Nonetheless, the citizenship schools educated a generation of civic leaders and registered thousands of voters across the South, and they were largely responsible for the civil rights movement’s democratic ethos as well as its eventual success.

Young became a trusted aide to Martin Luther King Jr., eventually rising to the position of SCLC executive director. He was instrumental in organizing voter registration and desegregation campaigns in Albany, Birmingham and Selma, Alabama, as well as Washington, D.C. He was with Mr. King when the civil rights leader was assassinated on April 4, 1968, in Memphis, Tennessee.

Many of King’s closest followers struggled to find a voice after his death; Young did not. He was the first African-American elected to Congress from Georgia since Reconstruction when he won the Fifth District seat in the United States House of Representatives in 1972. Young’s election was historic: he and Barbara Jordan, a Democrat who was also elected to the House (from Texas) in 1972, became two of the twentieth century’s first black Southerners in Congress.

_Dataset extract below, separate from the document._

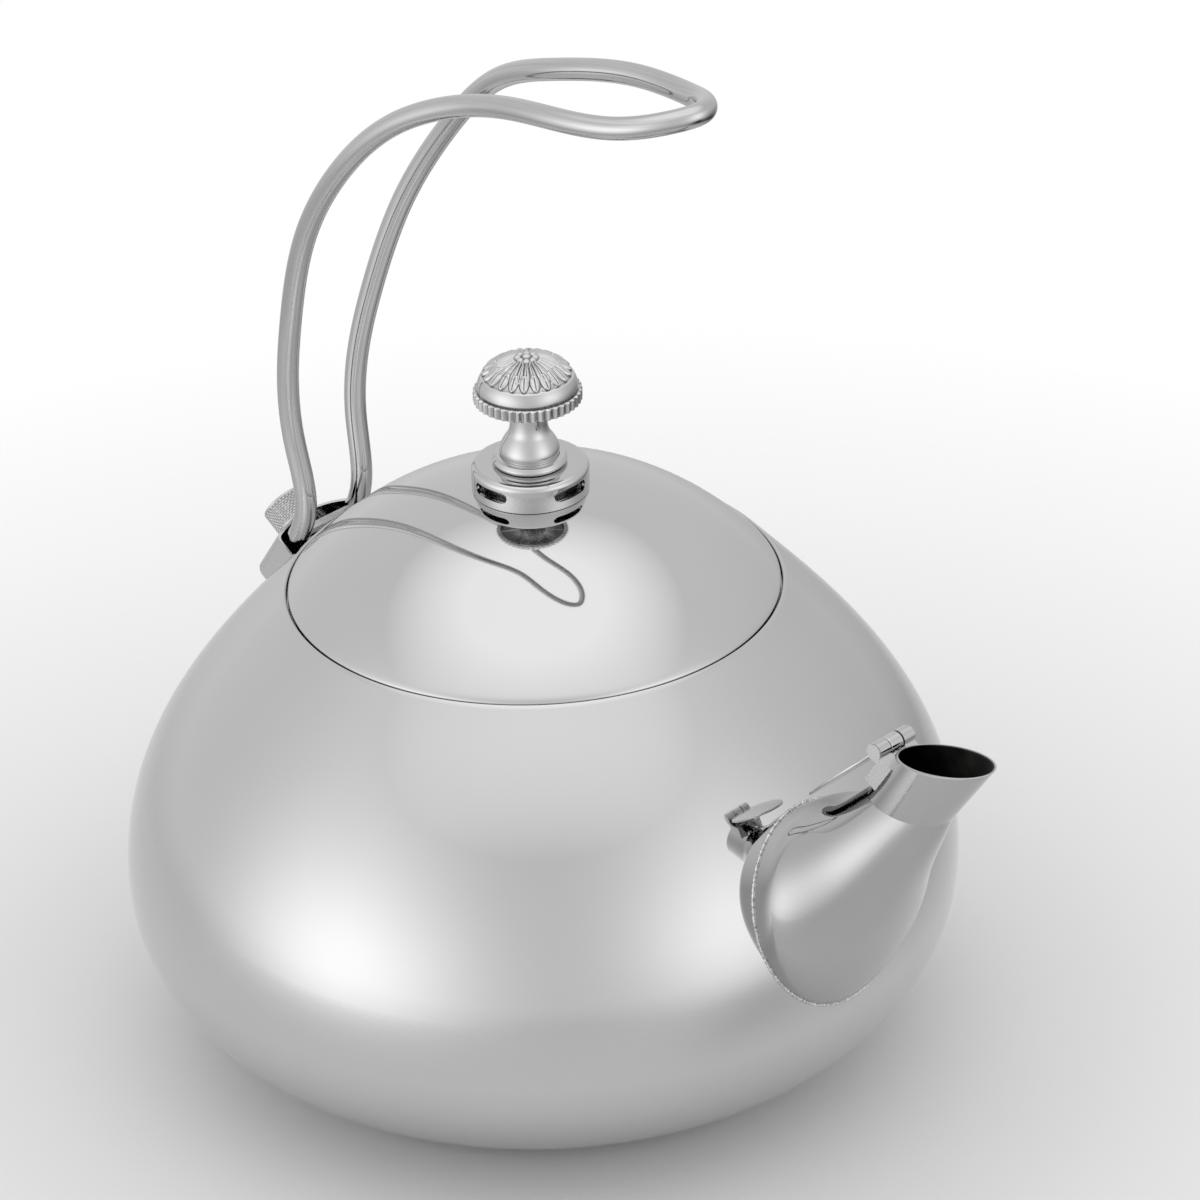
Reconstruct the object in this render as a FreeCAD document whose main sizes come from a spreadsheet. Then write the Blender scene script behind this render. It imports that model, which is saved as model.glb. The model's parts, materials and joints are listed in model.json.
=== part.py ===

Young’s voter registration campaigns throughout the South in the 1950s and 1960s bore fruit, resulting in the election of thousands of African-American candidates to higher office in the coming decades. Young was re-elected to the House of Representatives twice.

Between 1973 and 1977, Young was re-elected to Congress from the Fifth Congressional District twice. After fellow Georgian Jimmy Carter was elected President in 1976, Young was appointed by Carter to serve as the United States’ Ambassador to the United Nations. Young was a vocal opponent of white minority rule in South Africa and Rhodesia (currently, Zimbabwe).

His support for liberation movements in both countries prompted him to criticize the United Kingdom and other American allies for their roles in supporting the regimes. Young was forced to resign after meeting with leaders of the Palestinian Liberation Organization (PLO) in 1979, which the US government had designated as a terrorist organization at the time.